'Karını öldür diyenlerden kaçtım'
Erkek sığınma evinde kalanların ortak sorunu toplumsal baskı. A.A: Boşandıktan sonra akrabalarım talimat verdi.
cumhuriyet.com.trAile ve Sosyal Politikalar Bakanlığı’nın, ocak ayında çıkan yönetmelik çerçevesinde Türkiye’nin ilk “erkek sığınma evi”nin önümüzdeki günlerde açılacağını açıklaması, şiddet gören erkeklerin umudu oldu.
İlk etapta şiddet mağduru 30 erkeği barındıracak merkezde, kadın sığınma evlerindeki tüm gizlilik kurallarının geçerli olacağı, meslek kursları ve psikolojik yardım gibi farklı hizmetlerin verileceği açıklandı. Biz de bunun üzerine, daha önce bir dernek faaliyeti olarak hayata geçen erkek sığınma evinde kalmış mağdurlarla konuştuk.

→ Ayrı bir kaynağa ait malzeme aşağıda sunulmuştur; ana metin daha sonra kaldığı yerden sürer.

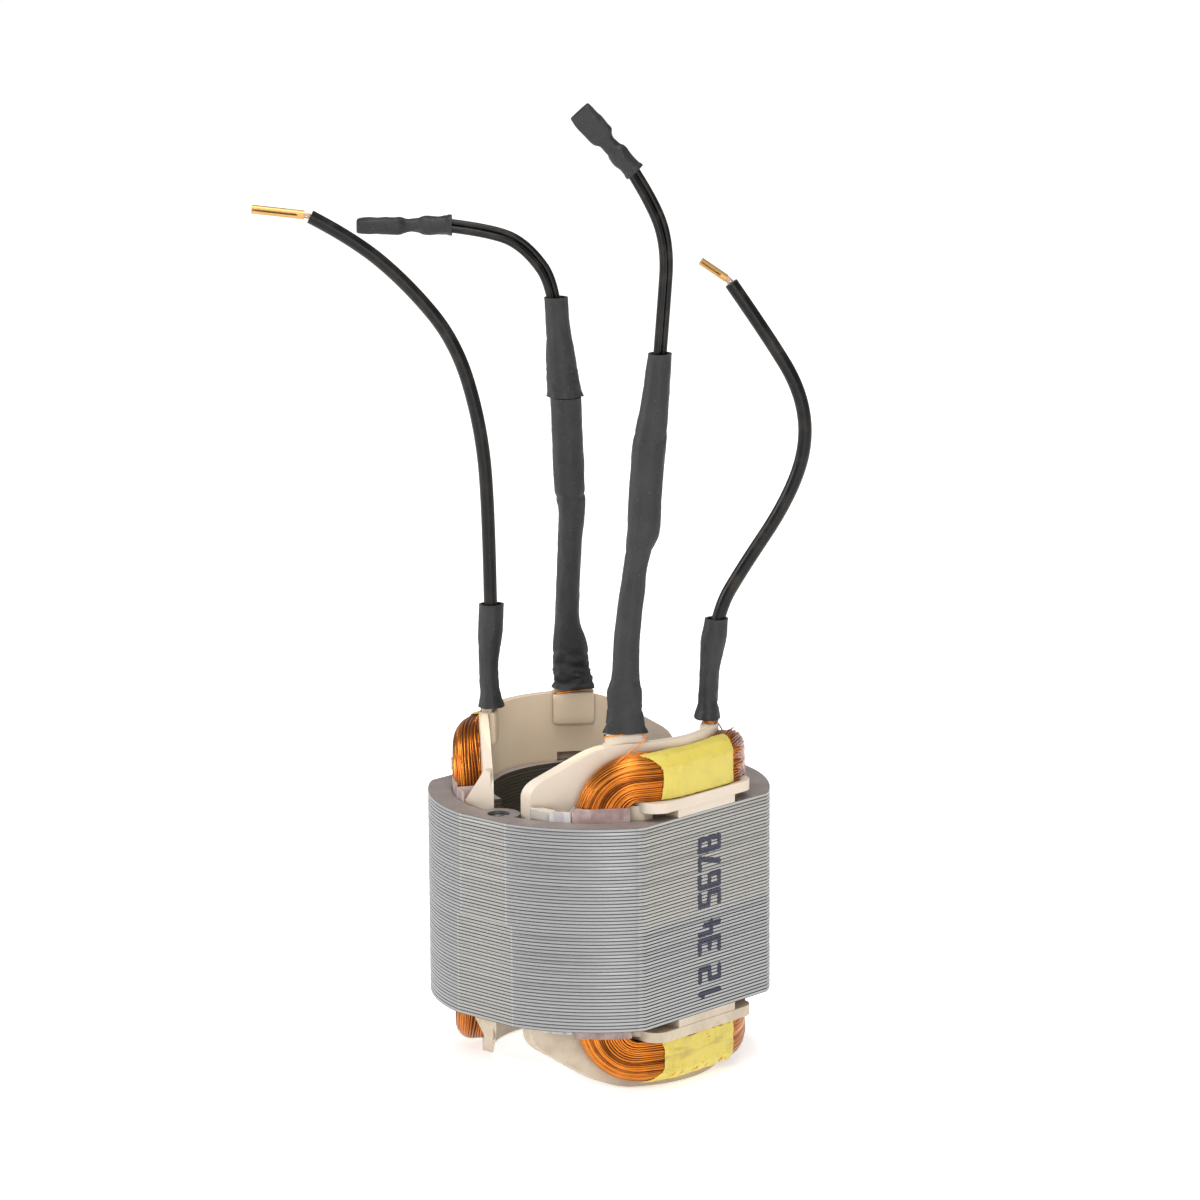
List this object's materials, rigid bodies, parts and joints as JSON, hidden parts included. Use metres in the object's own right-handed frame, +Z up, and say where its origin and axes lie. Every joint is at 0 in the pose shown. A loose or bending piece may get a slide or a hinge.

Ekonomik sıkıntıları nedeniyle evliliği süresince sözlü şiddete maruz kaldığını belirten A.A. “Eşim, sürekli kendisi için yetersiz olan kazancım nedeniyle beni aşağılar, başkalarıyla kıyaslardı. Bardak-tabak fırlatmalar gibi fiziksel hareketler de yaşanmaya başlamıştı. Önceleri sessiz kaldım, ancak bir süre sonra dayanamayıp şiddete yönelmemek adına boşanmaya karar verdim” dedi.
Koskoca adamsın!
Boşanma kararının ardından akrabalarının ikiye bölündüğünü, kimisinin “karını vur-öldür” kimisinin de “peşini bırak” talimatları verdiğini anlatan A.A, bu durumdan kaçmak için erkek sığınma evine başvurduğunu anlattı: “Boşandıktan sonra evi terk ettim, işi de bıraktım. Herhangi bir gelirim olmadığı için bir süre abimlerde, sonra da ortada kalmıştım. Bir gün gazetede erkek sığınma evi ilanını gördüğümde, oraya sığınmaya karar verdim. Orada kaldığım süre içinde binlerce şiddet mağduru gördüm, kimi fiziksel kimi psikolojik. Ancak erkek sığınma evine sığınan tüm erkeklerin ortak sorunu, toplumsal baskı. Kaldığımız yeri söyleyince insanlarda afallama oluyor. ‘Koskoca adamsın, neden orada kalıyorsun?’ deniyor. Oysa ben, aileme, akrabalarıma ve çevreme zarar vermemek için sığınma evine gittim. Eğer bu tip yerler açılmazsa, özellikle maddi imkânı olmayan kimsesiz erkekler sokağa düşecektir. Suça yönelecektir. Kadına uygulanan pozitif ayrımcılığın erkeğe de uygulanmasını istiyoruz.”
Kayınpederim tehdit ediyordu
• Sığınma evi deneyimi yaşamış bir başka isim, Halil Özbilgin, henüz 6 aylıkken anne ve babasının boşandığını, ardından babaannesi ve üvey annesi başta olmak üzere farklı insanların yanında kaldığını söyledi. “Evliliğinde şiddet gören ve sığınma evine giden erkeklerin neredeyse hepsi yetim ya da ailesinden ayrı yetişmiş kişiler. Bunların içinde çocuk esirgeme kurumunda kalanlar çoktur. Ben de yetişme çağım boyunca çok kötü muameleye maruz kaldım” diye konuşan Özbilgin, şöyle devam etti: “Evliliğimde, eşimle anlaşmazlığa düştüğümüz dönemlerde kayınpederim beni öldürmekle tehdit ediyordu. Emlakçiydim, yaşadığım olumsuzlukların üzerine bunalıma girdim ve iflas ettim. 9 ay kadar, temel ihtiyaçlarımı gidermek dışında neredeyse tüm yetilerimi kaybettim. Ardından sokağa düştüm ve kalacak bir yer aramaya başladım. Çevremden böyle bir sığınma evinin olduğunu duyunca direkt başvurdum. Doğduğumdan beri kendimi en iyi hissettiğim dönem, sığınma evindeki dönemim oldu. Burada tedavi oldum ve yeteneklerimi geliştirdim. İlk defa mutluyum.” Özbilgin, devlet eliyle açılacak bir erkek sığınma evinin büyük bir açığı kapatacağını, bu evlerdeki en büyük ihtiyacınsa yiyecek, giyim, psikolojik destek ve meslek edindirme kursları olacağını sözlerine ekledi.